Task prompt:
Find the lines with "origin" in them and copy them out.

Task input:

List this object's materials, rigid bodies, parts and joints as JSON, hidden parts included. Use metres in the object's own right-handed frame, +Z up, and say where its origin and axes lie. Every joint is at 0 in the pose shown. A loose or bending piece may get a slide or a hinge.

* * *

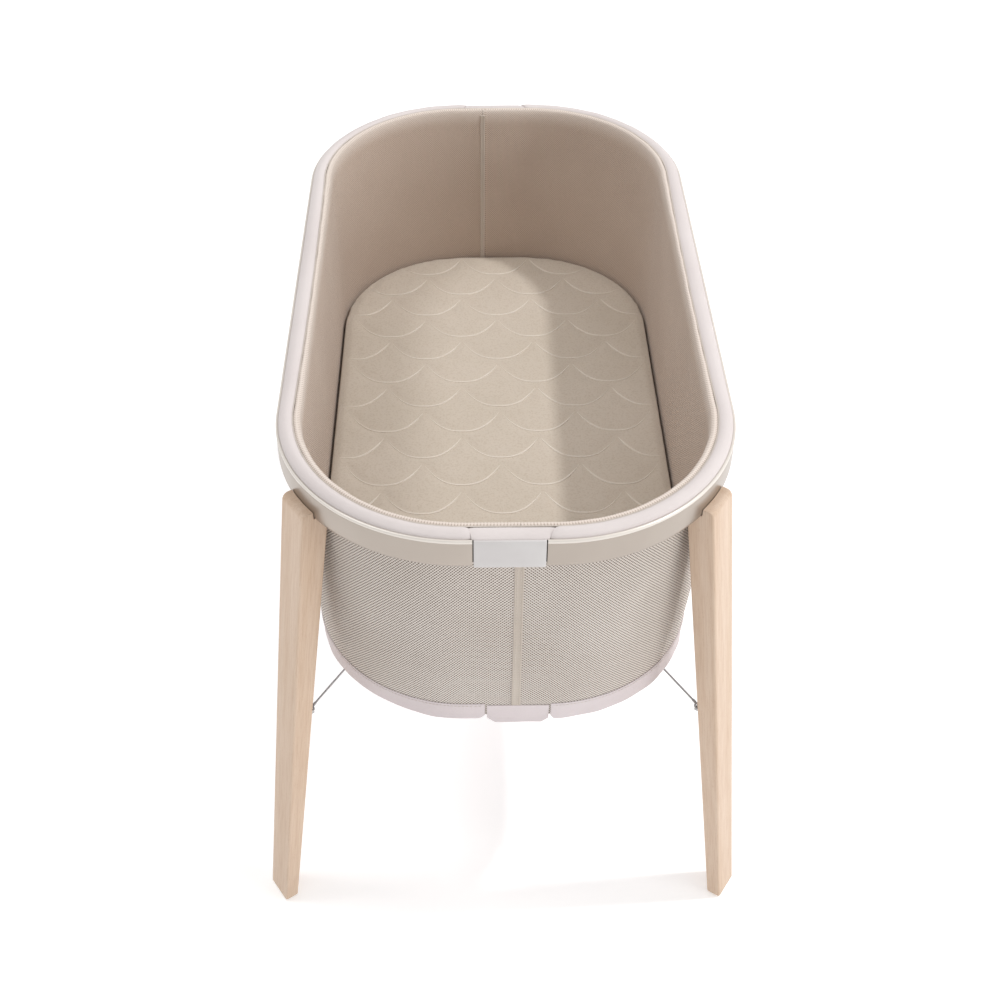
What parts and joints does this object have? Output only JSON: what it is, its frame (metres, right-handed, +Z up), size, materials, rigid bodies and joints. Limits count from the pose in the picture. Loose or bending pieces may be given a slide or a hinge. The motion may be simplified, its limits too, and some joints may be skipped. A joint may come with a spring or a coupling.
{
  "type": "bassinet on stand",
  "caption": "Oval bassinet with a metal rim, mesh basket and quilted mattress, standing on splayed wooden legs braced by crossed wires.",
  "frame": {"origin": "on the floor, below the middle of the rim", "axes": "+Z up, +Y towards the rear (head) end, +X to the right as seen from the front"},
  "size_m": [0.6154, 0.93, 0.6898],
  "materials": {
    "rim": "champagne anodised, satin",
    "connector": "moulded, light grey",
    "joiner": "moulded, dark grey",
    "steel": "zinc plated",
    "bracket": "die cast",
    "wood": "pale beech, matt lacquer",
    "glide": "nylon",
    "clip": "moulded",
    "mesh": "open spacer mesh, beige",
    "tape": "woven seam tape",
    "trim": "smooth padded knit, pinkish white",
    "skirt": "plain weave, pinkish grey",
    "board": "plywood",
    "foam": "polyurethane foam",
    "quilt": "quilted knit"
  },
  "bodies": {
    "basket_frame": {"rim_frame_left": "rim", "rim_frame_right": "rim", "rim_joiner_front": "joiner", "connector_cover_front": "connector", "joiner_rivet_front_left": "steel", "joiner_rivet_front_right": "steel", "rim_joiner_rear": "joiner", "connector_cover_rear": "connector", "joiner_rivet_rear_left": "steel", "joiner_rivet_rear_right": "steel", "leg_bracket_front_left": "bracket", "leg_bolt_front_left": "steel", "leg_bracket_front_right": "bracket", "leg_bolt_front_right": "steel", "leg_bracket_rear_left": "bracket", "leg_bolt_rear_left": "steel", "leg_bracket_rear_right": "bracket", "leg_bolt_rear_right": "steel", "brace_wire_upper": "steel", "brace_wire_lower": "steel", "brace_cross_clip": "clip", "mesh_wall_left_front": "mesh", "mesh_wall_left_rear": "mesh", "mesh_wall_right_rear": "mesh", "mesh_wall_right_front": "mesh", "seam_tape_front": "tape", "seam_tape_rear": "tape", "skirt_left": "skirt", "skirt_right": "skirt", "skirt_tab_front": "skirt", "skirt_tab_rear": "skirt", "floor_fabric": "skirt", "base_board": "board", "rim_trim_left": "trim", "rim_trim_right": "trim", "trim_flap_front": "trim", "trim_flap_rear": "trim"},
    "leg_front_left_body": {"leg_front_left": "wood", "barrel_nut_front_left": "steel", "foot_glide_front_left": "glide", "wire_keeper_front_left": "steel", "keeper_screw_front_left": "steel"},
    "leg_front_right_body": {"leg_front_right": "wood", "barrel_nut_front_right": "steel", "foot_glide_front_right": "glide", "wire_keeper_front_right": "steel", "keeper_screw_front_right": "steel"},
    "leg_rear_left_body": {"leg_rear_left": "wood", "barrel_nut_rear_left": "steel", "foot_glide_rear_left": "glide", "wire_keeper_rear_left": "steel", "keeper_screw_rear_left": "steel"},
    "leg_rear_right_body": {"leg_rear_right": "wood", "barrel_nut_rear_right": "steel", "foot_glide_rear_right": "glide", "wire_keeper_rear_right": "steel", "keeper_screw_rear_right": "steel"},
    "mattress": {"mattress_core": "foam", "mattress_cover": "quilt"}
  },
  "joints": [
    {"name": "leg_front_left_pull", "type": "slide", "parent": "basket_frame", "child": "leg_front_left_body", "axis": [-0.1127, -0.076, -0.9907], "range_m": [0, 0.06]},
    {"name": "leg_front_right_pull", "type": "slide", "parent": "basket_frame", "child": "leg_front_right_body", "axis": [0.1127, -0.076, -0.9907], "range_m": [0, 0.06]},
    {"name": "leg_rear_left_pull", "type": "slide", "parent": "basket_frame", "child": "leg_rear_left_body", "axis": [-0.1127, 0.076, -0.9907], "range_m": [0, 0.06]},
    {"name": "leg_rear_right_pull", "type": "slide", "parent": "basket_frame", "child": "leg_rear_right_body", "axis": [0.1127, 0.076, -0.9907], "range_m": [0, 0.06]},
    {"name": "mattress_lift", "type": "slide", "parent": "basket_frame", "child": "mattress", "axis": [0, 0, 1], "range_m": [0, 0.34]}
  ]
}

Complete response:
List this object's materials, rigid bodies, parts and joints as JSON, hidden parts included. Use metres in the object's own right-handed frame, +Z up, and say where its origin and axes lie. Every joint is at 0 in the pose shown. A loose or bending piece may get a slide or a hinge.
  "frame": {"origin": "on the floor, below the middle of the rim", "axes": "+Z up, +Y towards the rear (head) end, +X to the right as seen from the front"},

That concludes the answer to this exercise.